The second alleged buyer of Russian state secrets, according to the security forces, is German political scientist Dmitry Voronin, for whom Safronov wrote briefings based on open data about Russia’s actions in Syria. The FSB claims that Voronin is working for German intelligence, but the case contains no evidence of this, citing only a report by Russian foreign intelligence with no specifics. At the same time, Voronin, who initially testified against Safronov as part of a deal with the investigation, later admitted to incriminating Safronov and retracted his testimony, according to Safronov’s legal team. At the same time, Voronin himself was also arrested and charged with treason, and is still awaiting trial.

As for the “state secrets” Safronov sold, journalists for Project found that much of this information could be found easily online – on Wikipedia, international and Russian information agencies, as well as the website of the Russian Ministry of Defence. During the investigation, Safronov asked investigators to give him a laptop for “three hours” to show where he had found the alleged “state secrets”. They refused.

This information concerned Russia’s involvement in the Syrian war, as well as its sales of military equipment to other regional states, Serbia, Algeria and Libya.

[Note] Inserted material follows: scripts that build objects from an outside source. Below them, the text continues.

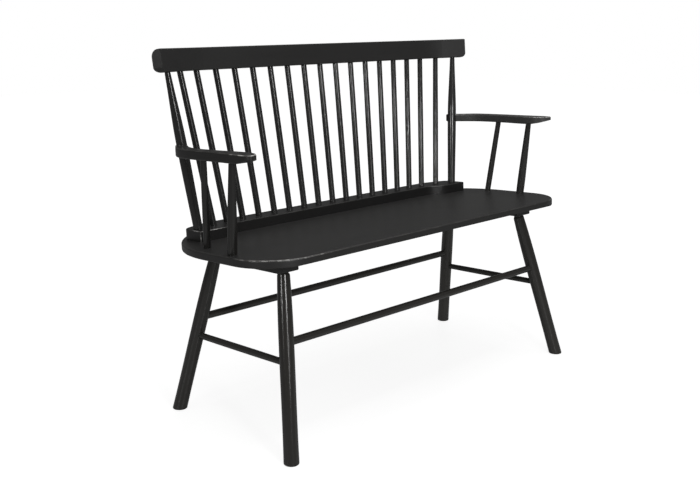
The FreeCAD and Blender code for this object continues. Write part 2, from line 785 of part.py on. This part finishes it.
arm_screw_cutter = screw_hole(arm_screw_head, arm_screw_along, arm_screw_length)
right_end = {
    "back_post": drilled(make_post(), [arm_screw_cutter]),
    "arm": drilled(make_arm(), upright_sockets(False) + [arm_screw_cutter]),
}
for name, sizes in uprights.items():
    right_end[name] = make_upright(*sizes)
for name, shape in right_end.items():
    pieces["right_" + name] = shape
    pieces["left_" + name] = mirrored(shape)

arm_screw = wood_screw(arm_screw_head, arm_screw_along, arm_screw_length)
pieces["arm_screws"] = Part.makeCompound([arm_screw, mirrored(arm_screw)])
pieces["cleat_screws"] = Part.makeCompound([wood_screw(at, seat_normal, cleat_screw_length)
                                            for side in (-1, 1) for at in cleat_heads[side]])
pieces["strip_screws"] = Part.makeCompound([wood_screw(at, seat_normal, strip_screw_length)
                                            for at in strip_heads])

# The bench is moved so that the origin is on the floor, in the middle of its footprint.
whole = Part.makeCompound(list(pieces.values())).optimalBoundingBox(False)
to_origin = Vector(0, -(whole.YMin + whole.YMax) / 2, 0)

os.makedirs("parts", exist_ok=True)
for name, shape in pieces.items():
    shape.translate(to_origin)
    shape.exportStep("parts/%s.step" % name)
    print("%-22s solids %2d  volume %10.0f" % (name, len(shape.Solids), shape.Volume))
print("size %.1f x %.1f x %.1f" % (whole.XLength, whole.YLength, whole.ZLength))
print("moved by %.2f, lowest %.2f" % (to_origin.y, whole.ZMin))
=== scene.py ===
import bpy
import math
from mathutils import Matrix, Vector

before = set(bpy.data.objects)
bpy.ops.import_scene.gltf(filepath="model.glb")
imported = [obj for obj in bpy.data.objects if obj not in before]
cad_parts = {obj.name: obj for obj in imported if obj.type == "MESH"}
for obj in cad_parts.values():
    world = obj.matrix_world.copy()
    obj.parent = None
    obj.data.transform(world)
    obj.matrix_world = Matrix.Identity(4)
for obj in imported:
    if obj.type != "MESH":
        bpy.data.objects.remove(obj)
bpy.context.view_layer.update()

# The view. The bench is seen from the front left, from just above the crest rail, with a
# lens a little longer than normal, so that the far end looks only slightly smaller.

eye = Vector((-1.7599, -1.7001, 0.9672))
heading = math.radians(44.188)        # turned from straight ahead, +Y, to the right
dip = math.radians(13.923)
line_of_sight = Vector((math.sin(heading) * math.cos(dip),
                        math.cos(heading) * math.cos(dip),
                        -math.sin(dip)))


def looking_along(place, direction):
    """Puts a camera or a lamp at place and turns it to look along direction."""
    return Matrix.Translation(place) @ direction.to_track_quat("-Z", "Y").to_matrix().to_4x4()


viewer = bpy.data.objects.new("viewer", bpy.data.cameras.new("viewer"))
viewer.data.lens = 49.29
viewer.data.sensor_width = 36.0
viewer.data.clip_end = 60.0
viewer.matrix_world = looking_along(eye, line_of_sight)
bpy.context.scene.collection.objects.link(viewer)
bpy.context.scene.camera = viewer
bpy.context.scene.view_settings.view_transform = "Standard"

# The studio. A grey sweep that is only floor here and glows just enough to be seen as
# white, so the bench keeps a faint shadow on it. Two large soft boxes hang overhead and in
# front, and three small ones, two in front and one far at the left, draw the streaks.


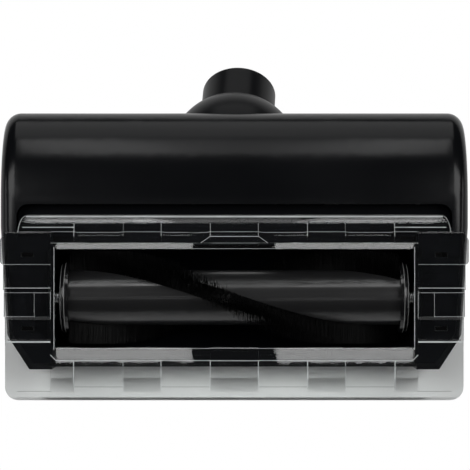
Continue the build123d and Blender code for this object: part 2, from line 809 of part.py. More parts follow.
# Motor pad: rubber saddle between the can and the rear deck
with BuildPart() as motor_pad:
    with BuildSketch(side(motor_back + pad_inset)):
        with Locations((motor_y, motor_z)):
            Rectangle(2 * pad_half, rear_deck_z - rear_deck_thick - motor_z, align=(Align.CENTER, Align.MIN))
            Circle(motor_radius, mode=Mode.SUBTRACT)
    extrude(amount=motor_length - 2 * pad_inset)
motor_pad.part.label = "motor_pad"
export_step(motor_pad.part, "parts/motor_pad.step")


def belt_side(grow):
    """Loop outline round both pulleys"""
    with BuildSketch(Plane.XY) as outline:
        with Locations((0, roll_z)):
            Circle(roll_pulley_radius + belt_gap + grow)
        with Locations((motor_y, motor_z)):
            Circle(motor_pulley_radius + belt_gap + grow)
        make_hull()
    return outline.sketch


# Drive belt
with BuildPart() as drive_belt:
    with BuildSketch(side(belt_x + belt_side_gap)):
        add(belt_side(belt_thick))
        add(belt_side(0), mode=Mode.SUBTRACT)
    extrude(amount=belt_width - 2 * belt_side_gap)
drive_belt.part.label = "drive_belt"
export_step(drive_belt.part, "parts/drive_belt.step")

# Sole plate: one clear moulding with a raised window frame, lands, channels and stepped wings
wing_half = body_half - wing_gap
wing_rear, wing_middle, wing_front = [wing_half - step for step in wing_steps]
frame_half = window_half + frame_side
cover_half = frame_half + cover_width
land_outer_start = frame_half - land_outer_width
seat_y = recess_front_y + seat
flange_front_y = front_y - front_reach
plate_rear_y = recess_rear_y - plate_rear_gap
land_front_y = flange_front_y + land_front_margin
land_rear_y = plate_rear_y - land_rear_margin
plate_rear_z = rear_deck_z + plate_thick
plate_bend = (plate_rear_y - plate_bend_run[0], flange_z - plate_bend_drop[0])
plate_bend_under = (plate_rear_y - plate_bend_run[1], flange_z - plate_bend_drop[1])
plate_right = [
    (wing_front, flange_front_y),
    (wing_front, cover_front_y),
    (wing_middle, cover_front_y),
    (wing_middle, wing_mid_y),
    (wing_rear, wing_mid_y),
    (wing_rear, wing_rear_y),
    (wing_half, wing_rear_y + wing_rear_run),
    (wing_half, recess_front_y - wing_corner[1]),
    (wing_half - wing_corner[0], recess_front_y),
    (recess_half, recess_front_y),
    (recess_half - plate_rear_taper, plate_rear_y),
]
plate_left = [(-x, y) for x, y in reversed(plate_right)]
with BuildSketch(Plane.XY) as plate_outline:
    with BuildLine():
        Polyline(*plate_right, *plate_left, close=True)
    make_face()
    fillet(plate_outline.vertices().sort_by(Axis.Y)[:2], radius=plate_front_round)
    fillet(plate_outline.vertices().sort_by(Axis.Y)[-2:], radius=plate_rear_round)
with BuildSketch(Plane.XY) as plate_side:
    with BuildLine():
        Polyline(
            (seat_y, deck_z),
            (flange_front_y, deck_z),
            (flange_front_y, flange_z - plate_edge_drop),
            (flange_front_y + plate_edge, flange_z),
            (window_rear_y + frame_rear, flange_z),
        )
        ThreePointArc((window_rear_y + frame_rear, flange_z), plate_bend, (plate_rear_y, plate_rear_z))
        Line((plate_rear_y, plate_rear_z), (plate_rear_y, rear_deck_z))
        ThreePointArc((plate_rear_y, rear_deck_z), plate_bend_under, (seat_y, deck_z))
    make_face()
with BuildSketch(Plane.XY) as wing_side:
    with BuildLine():
        Polyline(
            (flange_front_y, deck_z),
            (flange_front_y, flange_z - plate_edge_drop),
            (flange_front_y + plate_edge, flange_z),
            (wing_front_y, flange_z),
            (wing_front_y + wing_step_run, wing_low_z),
            (cover_front_y - cover_front_run, wing_low_z),
            (cover_front_y, cover_z),
            (cover_front_y + cover_length, cover_z),
            (cover_front_y + cover_length + cover_rear_run, wing_low_z),
            (wing_rear_y, wing_low_z),
            (wing_rear_y + wing_step_run, wing_high_z),
            (recess_front_y - wing_step_run, wing_high_z),
            (recess_front_y, wing_high_z - wing_step_run),
            (recess_front_y, deck_z),
            close=True,
        )
    make_face()
with BuildSketch(Plane.XY) as front_land:
    with BuildLine():
        Polyline(
            (window_front_y - lip_width, deck_z),
            (land_front_y, deck_z),
            (land_front_y, land_z - land_front_drop),
            (land_front_y + land_front_run, land_z),
            (window_front_y - lip_width, land_z),
            close=True,
        )
    make_face()
with BuildSketch(Plane.XY) as rear_land:
    with BuildLine():
        Polyline(
            (window_rear_y + lip_width, deck_z),
            (window_rear_y + lip_width, land_z),
            (window_rear_y + frame_rear + land_rear_run, land_z - land_rear_drop),
            (land_rear_y, land_end_z),
            (land_rear_y, land_foot_z),
            (recess_front_y, deck_z),
            close=True,
        )
    make_face()
land_spans = [
    (-land_inner_half, land_inner_half),
    land_mid,
    (-land_mid[1], -land_mid[0]),
    (land_outer_start, frame_half),
    (-frame_half, -land_outer_start),
]
with BuildPart() as sole_plate:
    with BuildSketch(side(-recess_half)):
        add(plate_side.sketch)
    extrude(amount=2 * recess_half)
    for x in (-wing_half, frame_half):
        with BuildSketch(side(x)):
            add(wing_side.sketch)
        extrude(amount=wing_half - frame_half)
    with BuildSketch(sole.offset(deck_z)):
        add(plate_outline.sketch)
    extrude(amount=2 * deck_z, both=True, mode=Mode.INTERSECT)
    with BuildSketch(sole.offset(deck_z)):
        with Locations((0, window_front_y - frame_front)):
            Rectangle(2 * frame_half, window_rear_y + frame_rear - window_front_y + frame_front,
                      align=(Align.CENTER, Align.MIN))
    extrude(amount=-deck_z)
    with BuildSketch(sole.offset(deck_z)):
        with Locations((0, window_front_y)):
            Rectangle(2 * frame_half, frame_front + frame_step, align=(Align.CENTER, Align.MAX))
        chamfer(vertices().sort_by(Axis.Y)[:2], length=frame_step)
    extrude(amount=frame_step_z - deck_z)
    for start, end in land_spans:
        with BuildSketch(sole.offset(land_z)):
            with Locations((start, window_front_y - lip_width)):
                Rectangle(end - start, frame_front + frame_step, align=(Align.MIN, Align.MAX))
            with Locations((start, window_rear_y + lip_width)):
                Rectangle(end - start, frame_rear, align=(Align.MIN, Align.MIN))
        extrude(amount=rise, mode=Mode.SUBTRACT)
        with BuildSketch(side(start)):
            add(front_land.sketch)
            add(rear_land.sketch)
        extrude(amount=end - start)
    for x in (-cover_half, frame_half):
        with BuildSketch(side(x)):
            with Locations((cover_front_y, cover_inner_z)):
                Rectangle(cover_length, cover_inner_z - deck_z, align=(Align.MIN, Align.MAX))
        extrude(amount=cover_width)
    with BuildSketch(sole.offset(deck_z)):
        with Locations(*tongue_spots):
            Rectangle(tongue_width, tongue_thick)
    extrude(amount=-tongue_length)
    with BuildSketch(sole.offset(deck_z)):
        with Locations((0, window_front_y)):
            Rectangle(2 * window_half, window_rear_y - window_front_y, align=(Align.CENTER, Align.MIN))
    extrude(amount=3 * deck_z, both=True, mode=Mode.SUBTRACT)
sole_plate.part.label = "sole_plate"
export_step(sole_plate.part, "parts/sole_plate.step")
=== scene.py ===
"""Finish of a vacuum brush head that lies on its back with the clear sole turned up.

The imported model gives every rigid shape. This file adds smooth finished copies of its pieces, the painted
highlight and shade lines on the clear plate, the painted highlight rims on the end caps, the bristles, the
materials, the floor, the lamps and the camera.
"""

import json
import math

import bpy
import numpy as np
from mathutils import Matrix, Vector


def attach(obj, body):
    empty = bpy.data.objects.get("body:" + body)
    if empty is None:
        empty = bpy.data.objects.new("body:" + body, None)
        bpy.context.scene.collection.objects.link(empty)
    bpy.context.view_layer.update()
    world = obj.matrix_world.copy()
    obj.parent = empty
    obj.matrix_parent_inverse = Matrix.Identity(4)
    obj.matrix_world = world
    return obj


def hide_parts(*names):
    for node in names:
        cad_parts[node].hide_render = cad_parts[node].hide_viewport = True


bl_info = {
    "name": "Vacuum brush head finish",
    "version": (1, 0, 0),
    "blender": (4, 5, 0),
    "location": "View3D > Sidebar > Brush head",
    "description": "Dresses the brush head's moulded, metal and bristle pieces and sets its stage",
    "category": "Object",
}

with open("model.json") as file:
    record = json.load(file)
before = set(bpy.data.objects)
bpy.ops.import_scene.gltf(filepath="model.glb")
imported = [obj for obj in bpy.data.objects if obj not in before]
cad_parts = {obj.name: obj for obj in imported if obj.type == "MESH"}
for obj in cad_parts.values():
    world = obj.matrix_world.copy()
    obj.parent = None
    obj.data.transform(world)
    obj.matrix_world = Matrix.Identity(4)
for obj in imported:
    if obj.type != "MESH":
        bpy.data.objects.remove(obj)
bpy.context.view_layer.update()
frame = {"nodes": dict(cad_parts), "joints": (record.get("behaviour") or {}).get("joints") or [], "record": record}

# The sole leans back by this much while the head lies on its hood
SOLE_LEAN = math.radians(25.0)
# Directions across the head, towards its neck and out of its sole
SOLE_X = Vector((1, 0, 0))
SOLE_Y = Vector((0, math.cos(SOLE_LEAN), math.sin(SOLE_LEAN)))
SOLE_Z = Vector((0, -math.sin(SOLE_LEAN), math.cos(SOLE_LEAN)))
# The roll's centre line lies this far under the sole's face
ROLL_DEPTH = 0.0225
ROLL_CENTRE = Vector(next(j for j in frame["joints"] if j["name"] == "brush_spin")["pos_m"])
SOLE_CENTRE = ROLL_CENTRE + SOLE_Z * ROLL_DEPTH

# Mesh corners are compared in micrometres
MICROMETRES_PER_METRE = 1e6
# Faces that meet at more than this angle in degrees keep a sharp edge
SHARP_ANGLE = 32.0
PLATE_SHARP_ANGLE = 8.0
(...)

Throughout the process, Russian investigators tried to prove that Safronov had received the information directly from his sources in state agencies. But they never found any of these officials. And Safronov never had access to state secrets – not while working for Roscosmos, and not as a journalist.

Journalism is not a crime

“[Safronov] is not on trial for his journalistic work,” said Vladimir Putin at his annual press conference December 2020. “He isn’t some kind of dissident journalist who’s fighting the authorities.”

But as the BBC’s Russian service reported, Safronov came under surveillance in 2019 – that is, while he was still working as a journalist.

This happened after he published a story about deliveries of new Russian SU-35 fighter jets to Egypt – a revelation that caused a scandal in the defence ministries of both countries, the BBC reported.

Egypt sent indignant letters of protest to Moscow in response, asking that the information be denied – as Cairo could fall under sanctions for the weapons purchases. These letters later landed in the case files of the criminal investigation into Safronov. The article in question was subsequently removed from the Kommersant website on the request of Russia’s communications watchdog, Roskomnadzor.

To write that story, Safronov used two sources – top managers of companies in the Russian defence industry – whom he has not named, just as he has not named the sources for his story on the possible demotion of Valentina Matvienko.

The cost of high-quality journalism, including observing journalistic standards, in Russia today is becoming unimaginably high. In the judgement of Moscow City court, it’s 22 years in prison.